CD: 18. Lied: Rastlose Jahre


Nach der Heirat ihrer Lieblingstochter Marie Valerie war für Elisabeth der Zeitpunkt gekommen, auf den sie sich schon so lange vorbereitet hatte. Ihr einziger Sohn war tot. Ihr einziger Freund Andrassy war tot. Der Kaiser war zufrieden in der Freundschaft zu Katharina Schratt, die Tochter Valerie glücklich in ihrem Heim, in dem sich nach und nach neun Kinder einstellten. Die Kaiserin war nun eine Frau in den Fünfzigern. Ihre Schönheit war dahin. Sie wollte sich von der Welt zurückziehen, niemand sollte ihr Gesicht mehr erblicken. Niemals mehr ließ sie sich porträtieren. Niemals mehr ging sie ohne Fächer oder Schirm aus, hinter denen sie ihr faltiges, wettergegerbtes, mageres Gesicht versteckte. In ihrem 'Mövenflug', wie sie es nannte, bereiste sie unermüdlich und immer zielloser die ganze Welt, verließ Österreich, so oft und solange sie konnte. Auf ihren Reisen benahm sich die Kaiserin immer seltsamer. Sie hatte zB die Angewohnheit, einfach in fremde Häuser und Königshöfe zu gehen, noch dazu, ohne ein einziges Wort zu sagen oder zu erklären, was sie eigentlich wollte. Der Wiener Hof rechnete nicht mehr mit ihr, sie ließ keinen Zweifel daran, daß sie höfische Pflichten verabscheute. Elisabeths Irrfahrten im eigenen Salonwagen der Eisenbahn oder mit den kaiserlichen Jachten, dem 'Greif' oder der 'Miramar', führten quer durch Europa. Bei ihren stundenlangen Wanderungen nahm die Kaiserin auch nicht die geringste Rücksicht auf das Wetter. Sie liebte die Naturgewalten und verstand die Empfindlichkeit ihrer Begleiter überhaupt nicht. Elisabeths Leben wurde zu einer Flucht vor dem eigenen Ich, vor der ständigen Unruhe ihrer Seele. Kaum war das Achilleion auf Korfu fertig, strebte sie schon wieder fort, da sie das Gebäude nicht mehr interessierte. 1890 machte sie etwa folgende Reisen: nach Ischl, Feldafing, Paris, Lissabon, Algier, Florenz und Korfu. 1895/96 war sie im ungarischen Kurort Bartfeld, in Ischl, Aix-les-Bains und Territet, in Gödöllö, in Cap Martin, in Cannes, Neapel, Sorrent und Korfu. In den anderen Jahren sah es nicht anders aus. Schon drei Monate nach Rudolfs Tod ging die Nachricht durch die europäische Presse, bei der österreichischen Kaiserin sei der Wahnsinn ausgebrochen. Sissis Hauptinteresse in diesen letzten Jahren bestand in ihrer schwindenden Gesundheit. Immer noch beklagte sie jede kleine Gewichtszunahme. (43,5 kg bei einer Größe von 172 cm)

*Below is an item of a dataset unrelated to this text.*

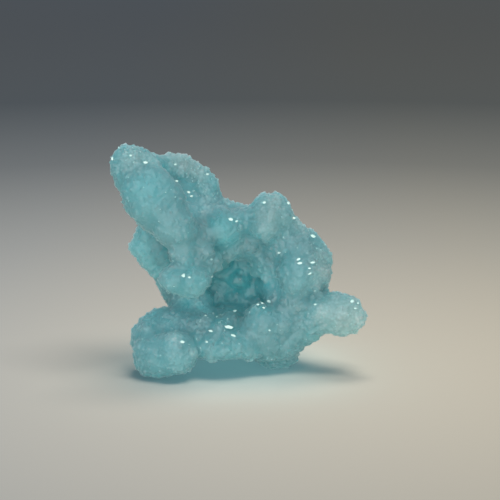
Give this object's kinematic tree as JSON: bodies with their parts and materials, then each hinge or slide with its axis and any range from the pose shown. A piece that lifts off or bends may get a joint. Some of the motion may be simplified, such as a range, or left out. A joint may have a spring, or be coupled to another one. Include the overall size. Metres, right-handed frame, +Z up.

Die Hauptreiseziele der Kaiserin waren die griechischen Inseln und Süditalien. Den ganzen Sommer 1898 zog es Sissi unwiderstehlich in die Schweiz an den Genfer See. Die Anarchistengefahr dort vermochte sie nicht zu erschrecken, sie sehnte den Tod herbei.


Der ersehnte Tod

CD: 25. Lied: Epilog


Elisabeth wohnte in Territet bei Montreux, wo sie eine vierwöchige Kur machen wollte. Am 10. September 1898 wurde Kaiserin Elisabeth von dem italienischen Anarchisten Luigi Luccheni in Genf, mit einer messerscharfen Feile, erstochen. Am 15. September kam die Leiche in der Wiener Hofburg an, umgeben vom ganzen Pomp des Kaiserreiches. Selbstverständlich war keine Rede davon, Elisabeths Wunsch zu erfüllen, 'am Meer, am liebsten auf Korfu' begraben zu werden. Wie einst Rudolf, so wurde nun auch Elisabeth in der Burgkapelle aufgebahrt. Luigi Luccheni wurde zu lebenslanger Haft verurteilt, nach elfjähriger Haft nahm er sich 1910 in seiner Zelle das Leben.

Fast ein halbes Jahrhundert lang - von 1854 bis 1898 - war Elisabeth Kaiserin und Königin eines problemgeladenen Reiches in einer Zeit des Niederganges. Sie tat nichts, diesen Niedergang zu verlangsamen. Sie war keine Frau der Tat wie ihre Nachfolgerin Zita, die den Zusammenbruch erleben mußte. Resignation, Rückzug ins Private, ja in die Dichtung, schließlich in die Einsamkeit - das war Elisabeths Antwort auf die Forderung nach Pflichterfüllung, wie ihr kaiserlicher Gatte sie so unermüdlich seinen Untertanen vorlebte. Verrücktheit, Weisheit, Einsicht in das Unvermeidliche oder nur einfach Bequemlichkeit und Laune? Sie weigerte sich ein Leben lang, als Kaiserin zu leben und fühlte sich statt dessen als Feenkönigin:


Nicht soll Titania unter Menschen gehen

In diese Welt, wo niemand sie versteht,

Wo hunderttausend Gaffer sie umstehen,

Neugierig flüsternd: Seht, die Närrin, seht!

Wo Mißgunst neidisch pflegt ihr nachzuspähen,

Die jede ihrer Handlungen verdreht,

Sie kehre heim in jene Regionen,

Wo ihr verwandte, schön´re Seelen wohnen.